■ Stated exercise
From the line containing "Write part 3 of" through the line containing "upright, row.uneven(0.92, 1.06)))", retype each line exactly; include both end lines and nothing beyond them.

■ Data for processing
╭──

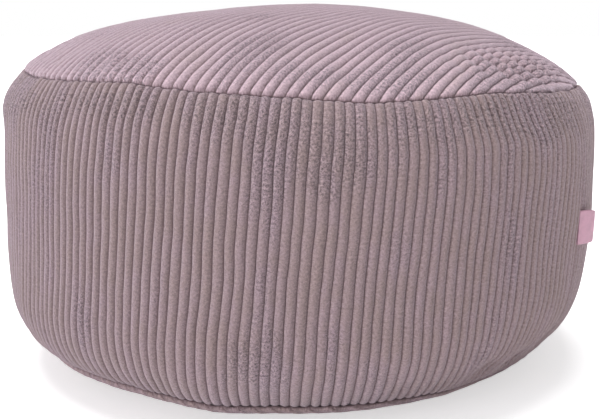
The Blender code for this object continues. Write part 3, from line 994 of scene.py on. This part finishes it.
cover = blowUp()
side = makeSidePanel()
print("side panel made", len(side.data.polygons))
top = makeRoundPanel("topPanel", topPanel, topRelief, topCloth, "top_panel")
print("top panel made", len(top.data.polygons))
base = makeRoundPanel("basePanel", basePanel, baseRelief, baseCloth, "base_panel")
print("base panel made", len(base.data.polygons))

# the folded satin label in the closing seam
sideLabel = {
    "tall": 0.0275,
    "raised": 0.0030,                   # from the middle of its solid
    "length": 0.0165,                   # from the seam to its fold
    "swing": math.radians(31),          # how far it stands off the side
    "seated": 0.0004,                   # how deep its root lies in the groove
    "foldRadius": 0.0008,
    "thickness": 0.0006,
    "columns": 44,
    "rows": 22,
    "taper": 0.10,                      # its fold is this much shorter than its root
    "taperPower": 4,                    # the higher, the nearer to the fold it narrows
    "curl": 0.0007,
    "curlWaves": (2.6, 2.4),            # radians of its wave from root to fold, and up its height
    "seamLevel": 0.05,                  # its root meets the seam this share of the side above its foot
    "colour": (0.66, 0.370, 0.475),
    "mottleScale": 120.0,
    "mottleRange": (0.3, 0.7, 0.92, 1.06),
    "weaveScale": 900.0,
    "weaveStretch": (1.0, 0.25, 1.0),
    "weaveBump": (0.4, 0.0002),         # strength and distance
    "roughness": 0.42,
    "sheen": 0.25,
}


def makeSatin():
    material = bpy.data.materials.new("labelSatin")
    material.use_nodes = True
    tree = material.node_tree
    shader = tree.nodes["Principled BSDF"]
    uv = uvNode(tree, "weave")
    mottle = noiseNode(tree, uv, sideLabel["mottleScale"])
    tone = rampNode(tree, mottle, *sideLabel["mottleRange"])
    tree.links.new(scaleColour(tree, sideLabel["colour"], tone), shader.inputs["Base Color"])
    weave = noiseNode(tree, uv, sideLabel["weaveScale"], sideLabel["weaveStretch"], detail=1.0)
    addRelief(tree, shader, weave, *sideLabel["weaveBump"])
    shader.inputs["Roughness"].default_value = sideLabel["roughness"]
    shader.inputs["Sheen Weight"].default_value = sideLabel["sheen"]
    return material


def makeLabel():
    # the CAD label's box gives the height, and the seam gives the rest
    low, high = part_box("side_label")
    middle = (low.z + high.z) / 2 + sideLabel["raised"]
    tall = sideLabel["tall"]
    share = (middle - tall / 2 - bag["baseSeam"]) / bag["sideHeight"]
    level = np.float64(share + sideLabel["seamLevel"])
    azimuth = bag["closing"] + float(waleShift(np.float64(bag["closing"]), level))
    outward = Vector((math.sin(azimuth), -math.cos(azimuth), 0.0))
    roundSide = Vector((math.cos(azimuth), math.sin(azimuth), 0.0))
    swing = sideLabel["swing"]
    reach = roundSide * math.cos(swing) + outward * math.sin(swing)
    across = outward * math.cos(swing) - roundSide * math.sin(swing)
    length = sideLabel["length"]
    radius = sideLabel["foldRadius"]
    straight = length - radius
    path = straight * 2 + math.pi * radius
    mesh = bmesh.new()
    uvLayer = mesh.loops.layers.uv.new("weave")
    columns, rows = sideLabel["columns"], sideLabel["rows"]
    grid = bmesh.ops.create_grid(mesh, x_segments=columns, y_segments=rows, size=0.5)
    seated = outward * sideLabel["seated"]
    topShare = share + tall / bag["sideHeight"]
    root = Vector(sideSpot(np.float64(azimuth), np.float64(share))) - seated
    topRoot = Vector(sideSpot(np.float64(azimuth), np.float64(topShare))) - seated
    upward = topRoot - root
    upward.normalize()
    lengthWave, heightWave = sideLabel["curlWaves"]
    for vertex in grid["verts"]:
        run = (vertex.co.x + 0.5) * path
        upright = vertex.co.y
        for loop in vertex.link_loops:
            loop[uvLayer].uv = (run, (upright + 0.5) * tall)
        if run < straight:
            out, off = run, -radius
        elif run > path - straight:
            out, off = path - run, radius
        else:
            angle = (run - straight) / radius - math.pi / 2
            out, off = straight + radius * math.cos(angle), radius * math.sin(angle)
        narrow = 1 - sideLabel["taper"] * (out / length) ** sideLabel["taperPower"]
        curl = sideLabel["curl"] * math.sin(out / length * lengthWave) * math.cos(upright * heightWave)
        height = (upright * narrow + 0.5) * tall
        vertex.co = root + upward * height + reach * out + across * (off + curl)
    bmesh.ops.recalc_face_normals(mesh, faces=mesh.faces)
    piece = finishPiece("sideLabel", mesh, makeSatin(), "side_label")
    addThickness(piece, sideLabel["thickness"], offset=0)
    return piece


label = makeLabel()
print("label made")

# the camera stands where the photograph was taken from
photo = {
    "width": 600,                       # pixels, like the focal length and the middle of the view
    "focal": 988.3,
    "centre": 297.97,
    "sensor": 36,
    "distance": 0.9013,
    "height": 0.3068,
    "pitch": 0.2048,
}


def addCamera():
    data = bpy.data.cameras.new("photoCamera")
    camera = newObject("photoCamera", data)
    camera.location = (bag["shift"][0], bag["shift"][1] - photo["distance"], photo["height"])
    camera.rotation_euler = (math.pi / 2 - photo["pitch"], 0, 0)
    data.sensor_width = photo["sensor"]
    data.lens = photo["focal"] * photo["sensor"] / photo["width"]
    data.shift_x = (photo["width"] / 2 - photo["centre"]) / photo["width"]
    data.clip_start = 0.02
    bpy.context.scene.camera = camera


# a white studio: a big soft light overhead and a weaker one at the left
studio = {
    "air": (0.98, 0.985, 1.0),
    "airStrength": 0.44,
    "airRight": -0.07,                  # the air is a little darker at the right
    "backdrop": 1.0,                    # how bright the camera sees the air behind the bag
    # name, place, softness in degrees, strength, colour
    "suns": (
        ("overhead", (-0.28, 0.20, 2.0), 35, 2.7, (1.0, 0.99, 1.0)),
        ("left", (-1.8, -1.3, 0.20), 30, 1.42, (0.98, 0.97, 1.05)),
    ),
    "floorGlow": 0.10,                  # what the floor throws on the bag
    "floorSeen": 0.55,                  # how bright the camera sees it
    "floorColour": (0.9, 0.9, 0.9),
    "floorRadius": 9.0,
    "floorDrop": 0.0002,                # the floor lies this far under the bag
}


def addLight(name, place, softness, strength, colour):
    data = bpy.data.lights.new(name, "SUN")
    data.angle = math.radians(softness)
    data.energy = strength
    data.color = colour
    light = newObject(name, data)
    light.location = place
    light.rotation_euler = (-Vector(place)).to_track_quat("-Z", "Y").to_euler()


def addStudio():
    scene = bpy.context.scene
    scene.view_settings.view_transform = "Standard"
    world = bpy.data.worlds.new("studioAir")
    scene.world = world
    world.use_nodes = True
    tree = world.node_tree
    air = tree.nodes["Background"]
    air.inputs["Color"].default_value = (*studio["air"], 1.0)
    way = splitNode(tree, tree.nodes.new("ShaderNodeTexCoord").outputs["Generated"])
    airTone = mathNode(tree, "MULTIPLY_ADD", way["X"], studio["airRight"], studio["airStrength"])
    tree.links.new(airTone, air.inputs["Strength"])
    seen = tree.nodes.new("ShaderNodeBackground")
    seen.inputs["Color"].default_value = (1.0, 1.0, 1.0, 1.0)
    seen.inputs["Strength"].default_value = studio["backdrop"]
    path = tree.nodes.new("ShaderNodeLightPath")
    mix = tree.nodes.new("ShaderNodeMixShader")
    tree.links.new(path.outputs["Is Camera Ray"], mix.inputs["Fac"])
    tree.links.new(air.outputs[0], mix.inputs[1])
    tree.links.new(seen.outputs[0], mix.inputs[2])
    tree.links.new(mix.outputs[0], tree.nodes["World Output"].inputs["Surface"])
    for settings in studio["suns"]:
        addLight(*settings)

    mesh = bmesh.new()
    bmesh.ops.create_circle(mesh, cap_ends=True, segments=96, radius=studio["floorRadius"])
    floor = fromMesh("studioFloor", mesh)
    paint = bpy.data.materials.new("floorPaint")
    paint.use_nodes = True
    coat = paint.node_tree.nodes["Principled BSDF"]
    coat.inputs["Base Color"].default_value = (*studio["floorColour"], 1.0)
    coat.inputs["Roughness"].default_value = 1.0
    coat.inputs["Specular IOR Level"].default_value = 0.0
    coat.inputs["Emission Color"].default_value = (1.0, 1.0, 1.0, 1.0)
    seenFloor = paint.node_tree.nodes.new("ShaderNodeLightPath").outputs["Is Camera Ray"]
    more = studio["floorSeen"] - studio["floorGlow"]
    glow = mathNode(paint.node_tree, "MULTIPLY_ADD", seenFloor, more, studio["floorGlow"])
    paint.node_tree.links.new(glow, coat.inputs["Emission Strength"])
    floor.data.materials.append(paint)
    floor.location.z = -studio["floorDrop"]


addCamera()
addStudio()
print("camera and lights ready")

╰──
╭──

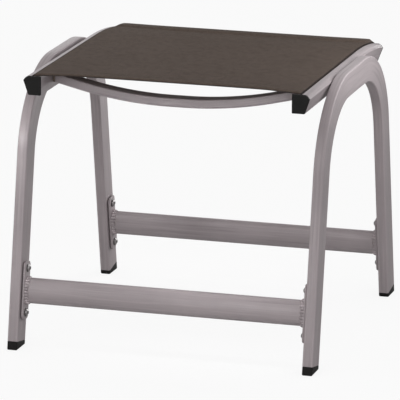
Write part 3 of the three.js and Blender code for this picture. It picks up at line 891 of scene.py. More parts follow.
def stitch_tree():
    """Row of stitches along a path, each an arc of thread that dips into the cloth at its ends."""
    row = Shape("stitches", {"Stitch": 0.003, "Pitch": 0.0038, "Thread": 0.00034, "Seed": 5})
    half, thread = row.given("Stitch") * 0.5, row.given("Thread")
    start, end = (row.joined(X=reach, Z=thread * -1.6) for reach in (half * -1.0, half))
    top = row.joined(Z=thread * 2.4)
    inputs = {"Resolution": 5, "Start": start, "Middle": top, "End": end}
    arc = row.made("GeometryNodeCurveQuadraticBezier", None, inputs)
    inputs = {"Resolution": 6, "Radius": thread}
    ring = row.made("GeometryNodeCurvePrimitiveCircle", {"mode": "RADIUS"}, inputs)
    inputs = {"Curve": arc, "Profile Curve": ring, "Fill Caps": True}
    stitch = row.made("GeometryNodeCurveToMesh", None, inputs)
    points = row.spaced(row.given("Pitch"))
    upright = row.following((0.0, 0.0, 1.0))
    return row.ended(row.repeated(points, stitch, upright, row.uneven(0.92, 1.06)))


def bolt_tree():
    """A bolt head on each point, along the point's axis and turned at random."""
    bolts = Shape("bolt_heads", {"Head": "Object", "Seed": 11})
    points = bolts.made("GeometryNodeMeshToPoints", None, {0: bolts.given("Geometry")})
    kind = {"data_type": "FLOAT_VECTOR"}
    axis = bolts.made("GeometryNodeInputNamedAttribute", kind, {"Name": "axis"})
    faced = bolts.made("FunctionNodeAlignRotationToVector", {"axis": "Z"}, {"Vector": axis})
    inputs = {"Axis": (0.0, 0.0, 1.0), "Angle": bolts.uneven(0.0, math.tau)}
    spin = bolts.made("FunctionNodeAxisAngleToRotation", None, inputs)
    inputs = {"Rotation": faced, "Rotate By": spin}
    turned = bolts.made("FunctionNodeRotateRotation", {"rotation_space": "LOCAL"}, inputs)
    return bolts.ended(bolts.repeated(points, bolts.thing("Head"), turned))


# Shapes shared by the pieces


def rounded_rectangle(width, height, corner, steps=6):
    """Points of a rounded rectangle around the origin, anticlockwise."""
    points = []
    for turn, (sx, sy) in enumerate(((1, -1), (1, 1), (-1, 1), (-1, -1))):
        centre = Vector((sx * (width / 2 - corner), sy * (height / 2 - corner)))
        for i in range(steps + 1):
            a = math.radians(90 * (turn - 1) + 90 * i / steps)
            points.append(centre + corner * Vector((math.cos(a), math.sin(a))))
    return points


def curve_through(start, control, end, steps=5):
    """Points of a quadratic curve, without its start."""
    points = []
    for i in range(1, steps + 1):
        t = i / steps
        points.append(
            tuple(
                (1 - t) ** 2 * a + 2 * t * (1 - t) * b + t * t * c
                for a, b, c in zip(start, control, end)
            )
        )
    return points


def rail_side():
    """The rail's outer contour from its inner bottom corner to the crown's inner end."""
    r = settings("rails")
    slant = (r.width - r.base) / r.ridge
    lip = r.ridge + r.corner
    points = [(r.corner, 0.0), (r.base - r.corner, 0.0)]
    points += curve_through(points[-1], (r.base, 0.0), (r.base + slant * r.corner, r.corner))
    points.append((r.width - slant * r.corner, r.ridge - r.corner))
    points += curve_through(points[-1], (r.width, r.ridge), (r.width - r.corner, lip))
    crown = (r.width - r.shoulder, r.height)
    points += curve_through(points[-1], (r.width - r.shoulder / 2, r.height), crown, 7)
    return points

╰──
╭──

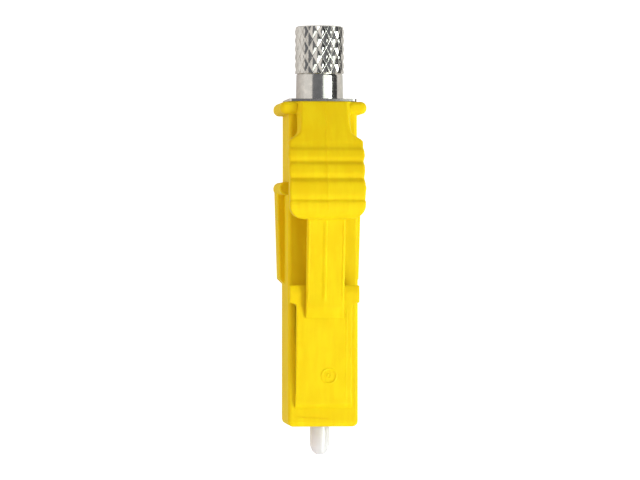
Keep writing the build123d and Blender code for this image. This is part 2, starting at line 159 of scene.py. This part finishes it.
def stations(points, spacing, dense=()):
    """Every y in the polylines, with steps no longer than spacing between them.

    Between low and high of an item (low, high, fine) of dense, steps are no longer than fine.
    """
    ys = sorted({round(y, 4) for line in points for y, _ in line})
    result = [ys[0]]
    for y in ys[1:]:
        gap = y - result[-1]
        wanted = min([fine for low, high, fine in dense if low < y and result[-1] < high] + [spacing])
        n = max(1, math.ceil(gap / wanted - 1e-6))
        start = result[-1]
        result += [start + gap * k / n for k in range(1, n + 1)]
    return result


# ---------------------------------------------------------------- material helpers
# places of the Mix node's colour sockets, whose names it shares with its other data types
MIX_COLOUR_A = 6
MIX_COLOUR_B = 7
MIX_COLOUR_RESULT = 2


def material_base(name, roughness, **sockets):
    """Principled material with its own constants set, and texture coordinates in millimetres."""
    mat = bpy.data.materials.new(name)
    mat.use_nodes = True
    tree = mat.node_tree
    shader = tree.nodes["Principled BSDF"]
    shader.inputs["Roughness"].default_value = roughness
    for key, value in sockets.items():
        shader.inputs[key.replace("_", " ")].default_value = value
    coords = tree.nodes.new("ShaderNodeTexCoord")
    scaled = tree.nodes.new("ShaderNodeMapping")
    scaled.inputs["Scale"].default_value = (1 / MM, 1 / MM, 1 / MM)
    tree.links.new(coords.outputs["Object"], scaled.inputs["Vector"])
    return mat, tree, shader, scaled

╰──

■ Reply
Write part 3 of the three.js and Blender code for this picture. It picks up at line 891 of scene.py. More parts follow.
def stitch_tree():
    """Row of stitches along a path, each an arc of thread that dips into the cloth at its ends."""
    row = Shape("stitches", {"Stitch": 0.003, "Pitch": 0.0038, "Thread": 0.00034, "Seed": 5})
    half, thread = row.given("Stitch") * 0.5, row.given("Thread")
    start, end = (row.joined(X=reach, Z=thread * -1.6) for reach in (half * -1.0, half))
    top = row.joined(Z=thread * 2.4)
    inputs = {"Resolution": 5, "Start": start, "Middle": top, "End": end}
    arc = row.made("GeometryNodeCurveQuadraticBezier", None, inputs)
    inputs = {"Resolution": 6, "Radius": thread}
    ring = row.made("GeometryNodeCurvePrimitiveCircle", {"mode": "RADIUS"}, inputs)
    inputs = {"Curve": arc, "Profile Curve": ring, "Fill Caps": True}
    stitch = row.made("GeometryNodeCurveToMesh", None, inputs)
    points = row.spaced(row.given("Pitch"))
    upright = row.following((0.0, 0.0, 1.0))
    return row.ended(row.repeated(points, stitch, upright, row.uneven(0.92, 1.06)))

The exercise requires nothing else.